Film Commissioner Johann Grech should have resigned or been dismissed over his intransigence to publish how much British comedian David Walliams was paid in 2022 to host the Malta Film Awards. Grech had done everything possible to keep it all secret until he was forced to cough up the information by the courts of law.

No serious country would have accepted what Grech did. But, you know, we’re in Malta and strange things happen here. Maybe “strange” is the wrong word to be used here as such happenings have been “normalised”.

So Grech was kept in his place and now he’s again in the limelight for the wrong reasons. This time, he has featured in a 10-minute promotional video, an appearance that has brought him more disdain and – surprise, surprise – also a reprimand from his buddy the Tourism Minister.

Don’t do it again, Minister Clayton Bartolo has apparently told Grech after his latest ego-trip. But this is not enough. The video, again with David Walliams as a protagonist, has been funded by public money – a figure of €0.5 million has been mentioned, but not confirmed, neither denied.

Except for his rebuke last Saturday, Minister Bartolo has done little to curb Grech and his ways, and as such they are both to be held responsible for the way things are going. If Bartolo is unable to stop Grech, then someone above Bartolo – Prime Minister Robert Abela – should intervene. If Bartolo and Abela do not, it means that they are either in full agreement with what Grech is doing, or else they are unable to keep him under control. Either way, the situation must change.
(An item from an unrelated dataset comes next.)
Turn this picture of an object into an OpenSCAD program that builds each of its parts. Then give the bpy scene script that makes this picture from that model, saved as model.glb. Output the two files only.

And here is why there is so much criticism levelled at the way the government is handling the situation. So much money is being spent unwisely in lavish extravaganzas and self-boosting promotions that could be used better to give assistance to local producers. We have been told that the assistance to local producers is no longer under the Malta Film Commission’s remit – whatever the case, local film producers should be getting more backing.

Malta has attracted several major foreign productions in the past years, also thanks to a tax rebate system which makes it all worthwhile for the producers. This system has also been criticised as being too open-handed, and that Malta is in the long run “losing out” with its 40%. International studies on such schemes have shown that very often tax rebates are ineffective. On the other hand, the government claims that the film industry is making money and jobs are being created. Not so long ago, the commission went on another spending spree to attract new recruits.

It was only last week that two Maltese organisations involved in the film industry lamented that they have not had access to any funding while €8 million were spent on two film festivals. The last time any help had been given, they said, was in December 2022 and the funds lasted for the following six months.

What is clear is that the government’s priorities are somewhat confused, so much so that local film production companies have complained time and again that they are not being supported as much as they should be. This matter should be rectified.

In the meantime, let’s hope Grech is not preparing for his next appearance.